One in five people have missed an essential bill payment in the last year and one in 10 have been served with a county court judgment (CCJ) as a result, according to a survey.
Britons have missed 15 million bill payments worth a total of £882 million in the last 12 months as the national price tag to run a UK home escalates to £405 billion due to rising living costs, according to the Moneysupermarket.com "bill barometer".
Households are spending an average of £1,360 each month on essential bills, with a quarter of those polled paying more than £500 a month on mortgage or rent payments.
The poll found 8% of those who pay rent or mortgage have missed at least one payment in the last year, as have 8% of those who pay water and council tax bills.
Some 19% have missed an essential bill payment in the last 12 months.
Of those, 27% said they had been "hounded" for payment, 43% had incurred extra charges and interest penalties, 18% said their credit rating had dropped as a result and 8% had been served with a CCJ.
The most common bills to be missed were credit card and loan repayments (15%), closely followed by childcare fees (12%).
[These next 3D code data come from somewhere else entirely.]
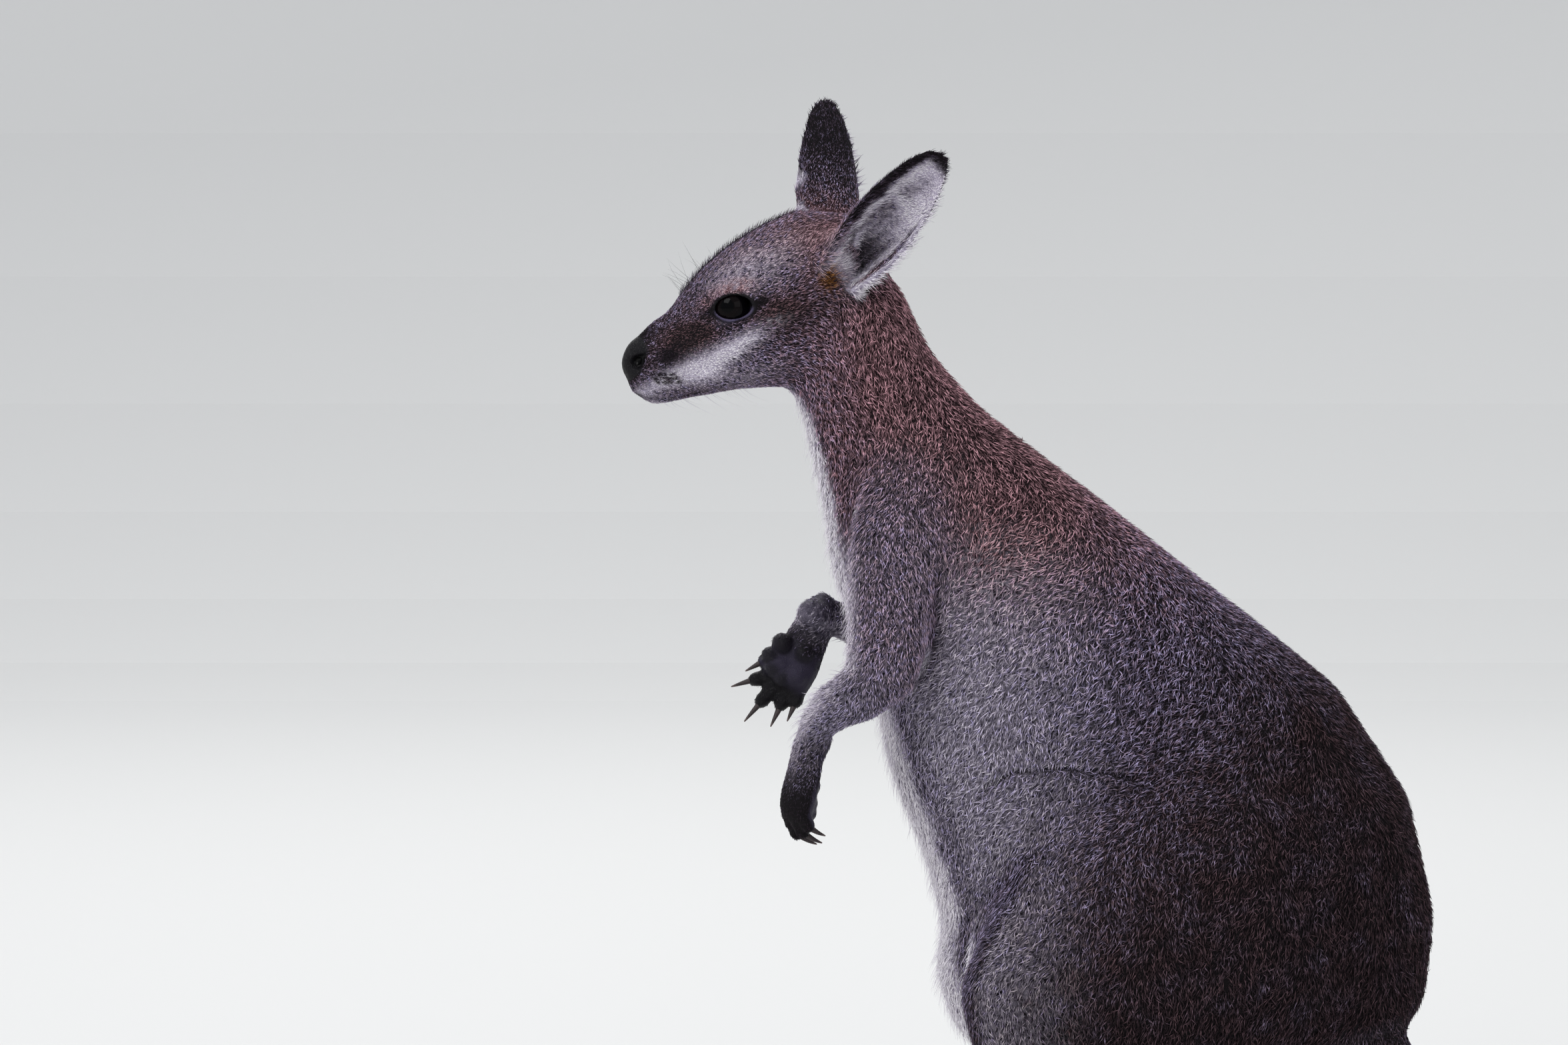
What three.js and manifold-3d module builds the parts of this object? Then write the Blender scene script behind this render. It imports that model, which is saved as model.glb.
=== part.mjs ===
// A red-necked wallaby, life size, sitting up on its long hind feet and tail with its arms hanging.
// Millimetres. It faces -X, its left side is -Y and +Z is up. The solids reach out to the tips of its coat.

import * as THREE from "three";
import { mergeVertices } from "three/addons/utils/BufferGeometryUtils.js";
import Module from "manifold-3d";

const wasm = await Module();
wasm.setup();

// ---------------------------------------------------------------- driving dimensions

const GAP = 0.3; // between neighbouring pieces
const LEFT = -1; // sides, as signs of Y
const RIGHT = 1;
const ACROSS = new THREE.Vector3(0, 1, 0);

// The head is laid out from the tip of the nose: "along" towards the nape, "up" square to that.
const NOSE_TIP = new THREE.Vector3(-273, 0, 496);
const HEAD_PITCH = THREE.MathUtils.degToRad(19);

const EYE_RADIUS = 10.5;
const EYE = { along: 65, up: 9.4, out: 20 };

const EAR_LENGTH = 91.5;
const EAR_HALF_WIDTH = 17;
const EAR_THICKNESS = 3.6;
const EARS = {
  l: { base: [-158, -22, 546], tip: [-100.5, -57, 611], opening: [0.1, -1, -0.2] },
  r: { base: [-156, 22, 547], tip: [-166.5, 48, 634.5], opening: [-0.5, 1, 0.1] },
};

// Each hand hangs from its wrist: where the fingers point, where the palm faces, how far the fingers curl.
const HANDS = {
  l: { side: LEFT, wrist: [-171.5, -43, 297], fingers: [-0.26, 0.05, -0.97], palm: [0.85, 0.5, -0.2], curl: 62 },
  r: { side: RIGHT, wrist: [-167.5, 40, 354.5], fingers: [-0.5, -0.05, -0.866], palm: [-0.1, -1, 0.1], curl: 8 },
};

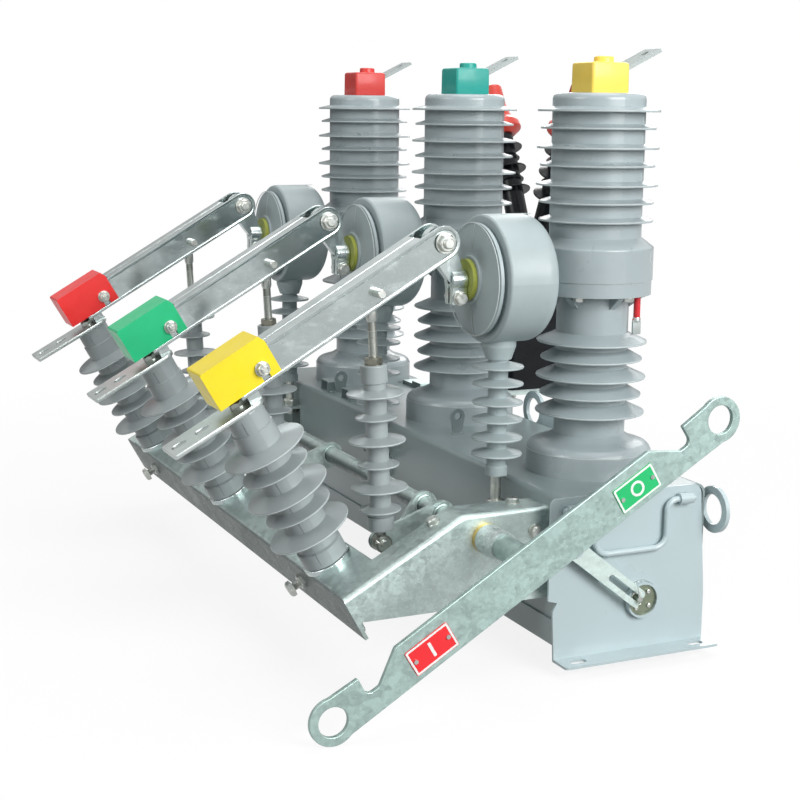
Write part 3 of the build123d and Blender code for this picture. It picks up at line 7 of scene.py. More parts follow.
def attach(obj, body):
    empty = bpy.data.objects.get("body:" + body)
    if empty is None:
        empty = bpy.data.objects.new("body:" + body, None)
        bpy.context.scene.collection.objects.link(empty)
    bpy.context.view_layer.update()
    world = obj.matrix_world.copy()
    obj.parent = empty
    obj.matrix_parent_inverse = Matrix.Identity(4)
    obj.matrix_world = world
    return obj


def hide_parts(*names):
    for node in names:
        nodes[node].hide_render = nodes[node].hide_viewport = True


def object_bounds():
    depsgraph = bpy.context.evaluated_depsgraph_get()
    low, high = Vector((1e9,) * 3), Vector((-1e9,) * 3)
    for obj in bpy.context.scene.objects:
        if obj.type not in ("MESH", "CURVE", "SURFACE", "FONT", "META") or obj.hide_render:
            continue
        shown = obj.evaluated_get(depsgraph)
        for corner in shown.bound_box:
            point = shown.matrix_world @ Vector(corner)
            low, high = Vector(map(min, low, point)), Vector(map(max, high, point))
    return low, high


# Visual model of the outdoor vacuum circuit breaker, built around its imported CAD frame. Blender works in
# metres. The places and sizes below are in millimetres, as in the CAD, and Form scales them.
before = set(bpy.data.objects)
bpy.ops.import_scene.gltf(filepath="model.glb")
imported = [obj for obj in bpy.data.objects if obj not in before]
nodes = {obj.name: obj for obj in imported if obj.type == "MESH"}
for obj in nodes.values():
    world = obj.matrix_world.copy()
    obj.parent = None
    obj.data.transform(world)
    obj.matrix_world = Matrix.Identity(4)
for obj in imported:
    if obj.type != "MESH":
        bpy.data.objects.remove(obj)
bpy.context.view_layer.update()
scene = bpy.context.scene
scene.view_settings.view_transform = "Standard"
MM = 0.001
FRONT_AND_DOWN = (0.0, -0.86, -0.5)
POLES = (("near", 340.0), ("middle", 0.0), ("far", -340.0))


# Node helpers for the procedural materials
def maths(tree, operation, *values):
    """Output of a new maths node, fed by sockets or plain numbers."""
    node = tree.nodes.new("ShaderNodeMath")
    node.operation = operation
    for value, socket in zip(values, node.inputs):
        feed(tree, value, socket)
    return node.outputs[0]


def feed(tree, value, socket):
    if hasattr(value, "is_linked"):
        tree.links.new(value, socket)
    else:
        socket.default_value = value


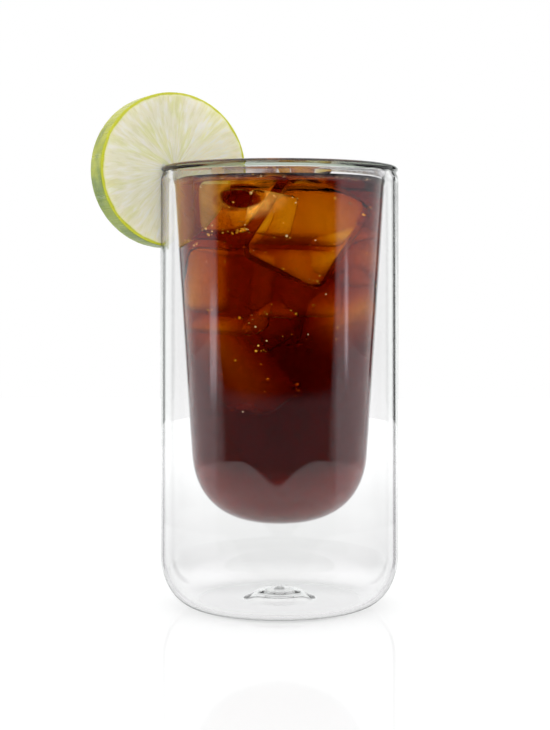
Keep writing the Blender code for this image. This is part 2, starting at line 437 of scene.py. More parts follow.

Moneysupermarket.com editor in chief Clare Francis said: "Many households are precariously juggling their bill payments, choosing which to pay and which to ignore.
"It's a balancing act that can't continue long-term without significant implications.
"Worryingly, one in five people say outgoings would only have to go up by £50 a month for them to struggle even more.
"Given interest rates are likely to start rising next year, leading to increases in the cost of borrowing, it is a real concern that many people won't be able to cope.
"It's when times are tight that we need to be the most open and honest about paying bills, and absolutely not retreat into denial.
"Working out monthly outgoings and budgeting is crucial, as is getting the best deal on all essential household bills and not paying out more than is necessary.
"No-one wants to be hounded for outstanding payments, or have vast penalties added to an already unaffordable situation so always be upfront with your provider and seek help where necessary."
:: Opinium Research surveyed 2,004 UK adults online between February 18 and 21.